Microsoft re-emphasised at the MIX 2010 conference in Las Vegas that its upcoming Windows Phone 7 Series devices would not be backwards-compatible with current Windows Mobile applications, a situation attributed by one executive to the company needing to deliver the new smartphone operating system on an accelerated timetable.

“We do recognise that there are a lot of folks who have been writing apps for Windows Mobile for some time,” Larry Lieberman, senior product manager for Microsoft’s Mobile Developer Experience, told eWEEK in an interview on 15 March. “But we recognise that the landscape has changed, and as we’ve been looking at stuff, we had to drastically change our game, and really the only way to do that was to look at what we were offering and what we could do to address this in a competitive accelerated manner.”

Lieberman said that the new paradigm for Windows Phone 7 Series could provide the tools for resurrecting Mobile applications in updated form: “The development platform gives people a lot of opportunities, and they may be able to recreate a lot of their previous work in a very accelerated manner.”

Part of the reason behind a lack of upgrade path for applications, Lieberman added, was the timing required to push Windows Phone 7 Series to market. “This product was delivered in an incredibly accelerated timeframe,” he said. “If we’d had more time and resources, we may have been able to do something in terms of backward compatibility.”

Nonetheless, Lieberman reiterated, Microsoft remains committed to Windows Mobile 6.x and the devices, still slated for release, running that operating system. While previous versions of their operating system were specifically designed with the needs of the enterprise and courting OEMs in mind, however, Windows Phone 7 Series re-orients that focus to the end-user experience.

“We recognise that enterprise users are consumers as well, and there’s a consumerisation of IT process that’s taking place,” he said. “So we were thinking that we needed a clean slate, and needed to focus, and we needed to offer a great end-user experience.”

During a keynote at MIX 10, Microsoft detailed how Windows Phone 7 Series would leverage Silverlight and XNA to allow developers to build rich content and 3-D games.

“As the browser, server, web and devices evolve, a focus on delivering consistently great user experiences has become paramount,” Scott Guthrie, Microsoft’s corporate vice president of the .NET Developer Platform, wrote in a March 15 statement tied to that keynote. “By extending our familiar platform technologies and tools to phones, Microsoft is delivering the premier application development experience across a variety of devices and form factors.”

Features accessible to developers will include a Microsoft Location Service, for acquiring location information via a single point of reference; Microsoft Notification Service for pushing information to the device; hardware-accelerated video with digital rights management; and Internet Information Services Smooth Streaming for high-quality media viewing; multi-touch capability; an accelerometer; and support for cameras and microphones.

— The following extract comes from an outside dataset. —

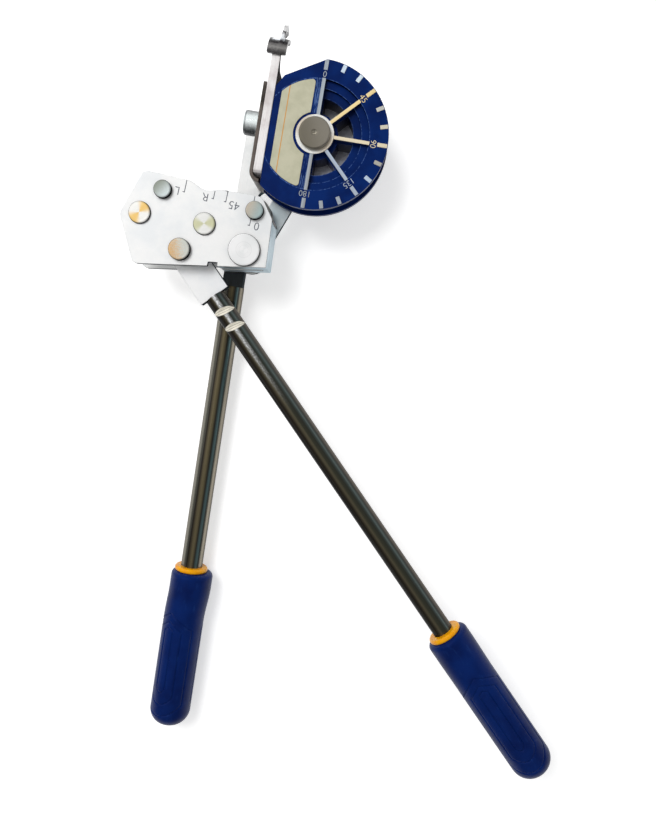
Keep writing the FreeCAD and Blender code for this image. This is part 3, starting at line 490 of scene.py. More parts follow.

Tools available to developers for the new platform include Microsoft Visual Studio 2010 Express for Windows Phone, Windows Phone 7 Series add-in for use with Visual Studio 2010 RC, XNA Game Studio 4.0, Windows Phone 7 Series Emulator for testing and simulation, and Expression Blend for Windows Phone Community Technology Preview.

The new Windows Phone Marketplace will allow developers to leverage their creations for profit, offering features such as one-time credit card purchases, mobile operator billing and advertising-funded applications.

Originally unveiled on 15 February during a Barcelona press conference, Windows Phone 7 Series is a departure from other bestselling smartphones insofar as it de-emphasises the importance of individual mobile applications in favour of subject-specific “hubs” that aggregate both application and web content. These hubs include “People,” “Pictures,” “Office,” and “Games.” The operating system itself has a slick consumer sheen heavily reminiscent of the Zune HD, Microsoft’s portable media player. Microsoft intends to limit the variety of the devices running the operating system, requesting that its hardware partners conform to a form-factor with three buttons and a large multi-touch screen.

Microsoft executives have indicated that the launch of Windows Phone 7 Series devices, scheduled for the end of 2010, will be accompanied by a massive push designed to make them stand out in the market.